After the 1999 pension reform, men entering the workforce will only be able to draw a pension from age 60 onward (58 for women), which will gradually be increasing to 65 for both by 2035. Many experts believe that further action is necessary. Unless reforms are again undertaken, high replacement rates mean Turkish social security contributions must remain high. This acts as a barrier to greater employment, as firms are reluctant to take on low-skilled labor at high costs, preferring instead to hire informally, which impedes economic growth. Also at issue is intergenerational fairness, argues Nies. Older cohorts are benefiting from the system at the expense of younger tax payers.
Underlying the need for reform is also the issue of old-age poverty. Agriculture is still one of the most important industries and employs more than 25% of all Turkish workers. Informal employment in agriculture is estimated at 85%.
Such workers tend to earn less than the minimum wage. While they pay no taxes or social security contributions, they are also ineligible to receive the social security pension available to other workers. Instead, they can only depend on a means-tested state pension to support them in old age – and only after they turn 65 and have no family support. In comparison with the replacement rate under social security, means-tested pensions are estimated to be equal to only 6% of average earnings. This falls far short of the next-least-generous means-tested pension in the OECD (Greece, at 12%) and well short of the poverty line. In its 2006 study of the Turkish system, the OECD estimated that almost one in every five people lived below the poverty line.

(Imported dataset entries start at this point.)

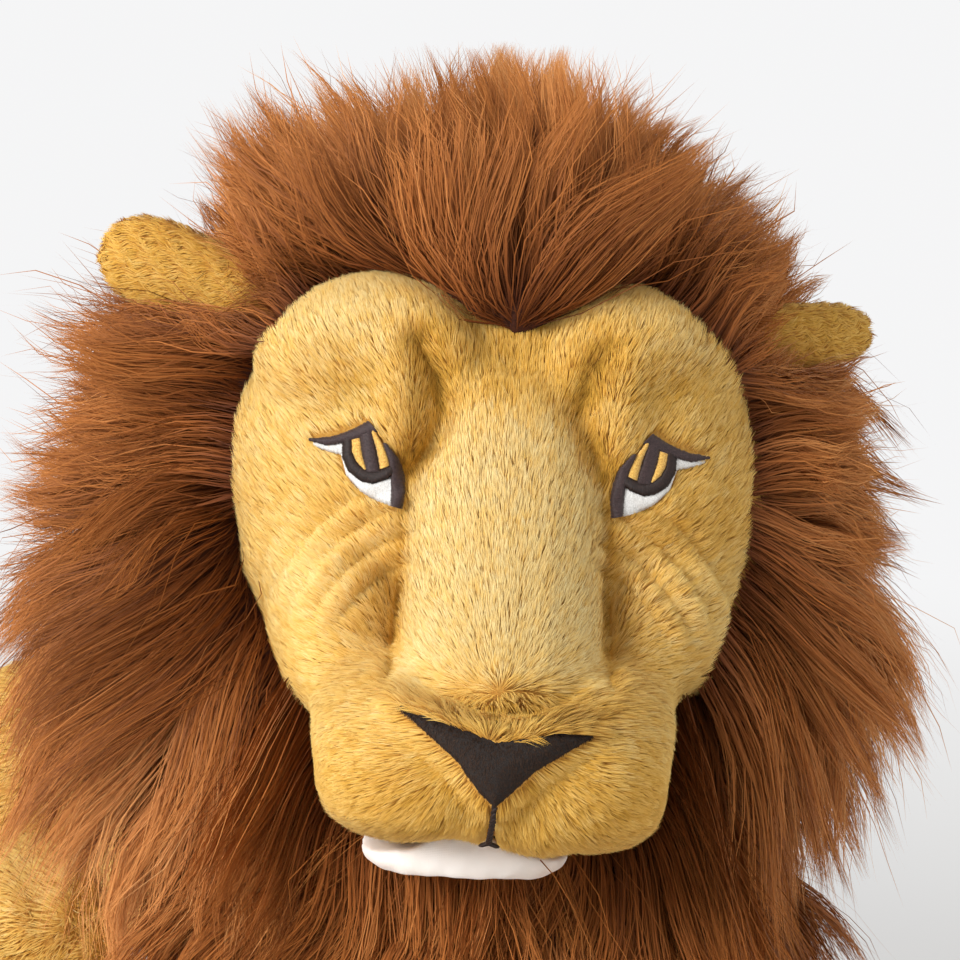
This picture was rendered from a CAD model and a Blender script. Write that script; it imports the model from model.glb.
"""Looks of the plush lion: stuffed covers, planted pile, a combed mane and embroidered eyes.

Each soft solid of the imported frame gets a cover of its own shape, and the pile is planted on the
covers strand by strand. Sizes are in millimetres until MM turns them into metres. The head has a
frame of its own, with X to the lion's left, Y up its face and Z out of its face.
"""

import math

import bmesh
import bpy
import numpy as np
from mathutils import Matrix, Vector
from mathutils.bvhtree import BVHTree
from mathutils.kdtree import KDTree


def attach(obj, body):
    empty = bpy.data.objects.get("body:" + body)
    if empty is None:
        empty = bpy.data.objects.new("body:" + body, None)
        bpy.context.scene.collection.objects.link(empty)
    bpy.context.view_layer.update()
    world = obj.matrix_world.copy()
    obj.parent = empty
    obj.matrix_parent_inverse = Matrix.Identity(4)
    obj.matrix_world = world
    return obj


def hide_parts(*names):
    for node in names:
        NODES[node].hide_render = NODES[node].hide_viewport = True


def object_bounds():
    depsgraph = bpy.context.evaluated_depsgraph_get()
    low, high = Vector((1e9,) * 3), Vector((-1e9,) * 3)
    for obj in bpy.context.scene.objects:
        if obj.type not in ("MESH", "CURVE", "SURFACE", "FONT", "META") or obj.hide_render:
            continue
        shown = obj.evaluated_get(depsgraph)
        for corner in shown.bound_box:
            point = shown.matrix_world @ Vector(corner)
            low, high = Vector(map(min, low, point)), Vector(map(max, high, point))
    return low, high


MM = 0.001
SIDES = (("left", 1), ("right", -1))
DOWN = np.array((0.0, 0.0, -1.0))

# Head
HEAD_ORIGIN = (-5.0, -149.0, 250.0)
HEAD_YAW = math.radians(-15.0)
HEAD_PITCH = math.radians(8.0)

# Camera, square to the face
CAMERA_DISTANCE = 1300.0
CAMERA_ROLL = math.radians(2.6)
CAMERA_SHIFT = (-9.0, -2.0)
PICTURE_WIDTH = 316.8
SENSOR = 36.0

# Light
SKY_STRENGTH = 0.52
BACKDROP = (0.915, 0.915, 0.92, 1)
FLOOR_GLOW = 0.42

# Pile may stand this far outside the frame's box, and it and the covers rest this far over the floor
ROOM = 19.0
FLOOR_ROOM = 0.3

# Levels of the face in the head's frame, and how far the bridge of the nose reaches to each side
BROW_LEVEL = 16.0
PAD_LEVEL = -62.0
NOSE_LEVEL = -78.0
LIP_LEVEL = -104.0
CHIN_LEVEL = -124.0
BRIDGE_HALF = 31.0

# Level between the upper and lower strands of the mane, and the gap between lion and floor
MANE_LEVEL = -20.0
FLOOR_GAP = 0.4

# Outlines of the nose and of the eye on the lion's left
NOSE_OUTLINE = [
    (-30.5, -70.5), (-24, -73.2), (-17, -74.6), (-9, -77.6), (0, -80.2), (8, -79.0),
    (17, -76.6), (28, -77.2), (19, -82.5), (11, -87.5), (5, -93.5), (0, -98.5),
    (-5, -94), (-11.5, -85.5), (-19, -79.5),
]
EYE_OUTLINE = [
    (63.2, 8.4), (52.6, 11.0), (44.6, 14.8), (41.8, 11.4), (38.6, 7.0), (34.6, 2.9),
    (32.7, -2.5), (32.3, -8.0), (33.0, -12.4), (37.0, -11.8), (42, -10.2), (46.8, -7.6),
    (51.2, -2.9), (53.2, 3.4), (58.0, 4.5),
]

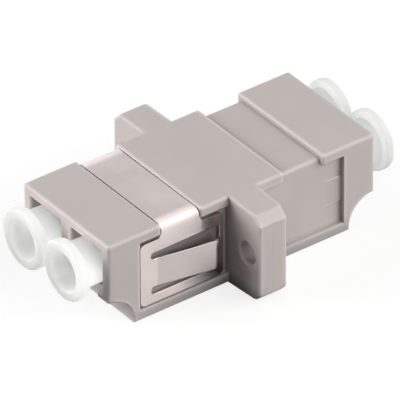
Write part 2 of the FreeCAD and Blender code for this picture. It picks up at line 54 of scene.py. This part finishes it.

“Those forced to survive only on the state means-tested pension do it hard,” says Nies. “A two-person household receiving social assistance would only receive 60% of the absolute poverty line.” If a purpose of a state pension system is to protect citizens from dire old-age poverty, then Turkey’s reforms need to dismantle barriers preventing the inclusion of such workers into the social pension system while discouraging employed workers from benefiting by opting out early.